Here's one of the things that pleasantly surprised me given my prior
view about prices, a view based in part on asking around in the Monterey
area:
So Nunamaker and his partner set up a membership-based practice called Atlas M.D. -- a nod to free-market champion Ayn Rand's book Atlas Shrugged.
Under the membership plan -- also known as "concierge" medicine -- each
patient pays a flat monthly fee to have unlimited access to the doctors
and any service they can provide in the office, such as EKGs or
stitches.
The fee varies depending on age. For kids, it's $10 a month. For
adults up to age 44, it's $50 a month. Senior citizens pay $100.
Senior citizens pay only $100 a month? Holy cow. That's about half what
my investigation showed locally.

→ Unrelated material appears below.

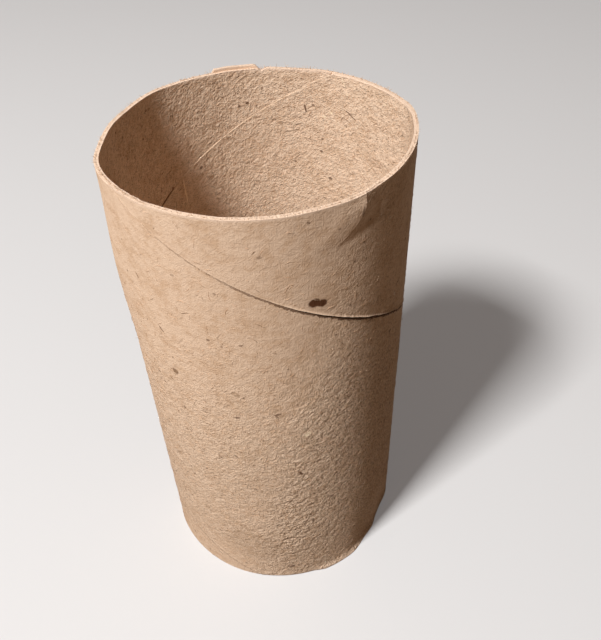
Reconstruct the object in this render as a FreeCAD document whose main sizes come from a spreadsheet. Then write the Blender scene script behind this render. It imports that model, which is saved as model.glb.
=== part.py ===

Of course, Wichita, Kansas ain't, cost
of living-wise, Monterey, California.
And I
loved this paragraph:
The office has negotiated deals for services outside the
office. By cutting out the middleman, Nunamaker said he can get a
cholesterol test done for $3, versus the $90 the lab company he works
with once billed to insurance carriers. An MRI can be had for $400,
compared to a typical billed rate of $2,000 or more.
Shortly after my book
The Joy of Freedom: An Economist's Odyssey
came out in September 2001, a doctor in Tennessee emailed me and told
me that he was doing something similar and that the motivation for it
was the same kind of thinking I had in chapter on health care.
Unfortunately, when my office burned down in 2007, I lost that email."